O que não era suportável para a classe média alta e também para a pequeno burguesia, no Lulismo, não era tanto seu franco trabalhismo nem a distribuição de renda direta. Era o efeito psicoterapêutico na mentalidade que isso tinha: de repente, tava claro que governo dar dinheiro pra pobre era bom, onde já se viu? É na superestrutura que Lula fazia sintoma.

Dilma seria a única pessoa que manteria, e mesmo acirraria, as mudanças infraestruturais vindas de Lula, mas retroagiria das mudanças superestruturais. Daí o ECADismo do Ministério da Cultura, daí a subserviência do Meio Ambiente – que se na época de Marina não ganhava todas, aliás quase não ganhava nenhuma, sabia jogar o bom jogo e perdia de pé.

Contudo, não se pense que isso se dá apenas na esquerda dilmista (e ao fim e ao cabo eu talvez esteja falando meramente da “modernização conservadora”, desta vez fantasiada de carnaval e agora de roupa de enterro – com Lula ao menos tivemos um “conservadorismo modernizante”, e bem ou mal idem com Fernando Henrique Cardoso).

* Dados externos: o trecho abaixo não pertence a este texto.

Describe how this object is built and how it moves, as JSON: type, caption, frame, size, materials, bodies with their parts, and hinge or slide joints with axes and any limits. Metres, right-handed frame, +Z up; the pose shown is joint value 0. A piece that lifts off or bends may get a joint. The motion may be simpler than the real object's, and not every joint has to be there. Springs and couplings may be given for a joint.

O que fazem os decepcionados e os anti-dilmistas in pectore, como o PSOL? O mesmo, por outras vias: evitam mexer nas mentalidades. O que mais explicaria o apoio do partideco da Heloísa Histérica, A Louca, ao motim da Polícia Militar na Bahia? Sim, porque diferente de Saúde e Educação, PM não é infraestrutura de estado – nada produz de que o capital possa auferir lucro. Trata-se de um aparelho ideológico do estado – a mais pura das superestruturas. Que o PSOL queria manter como estava, ou talvez inda mais forte.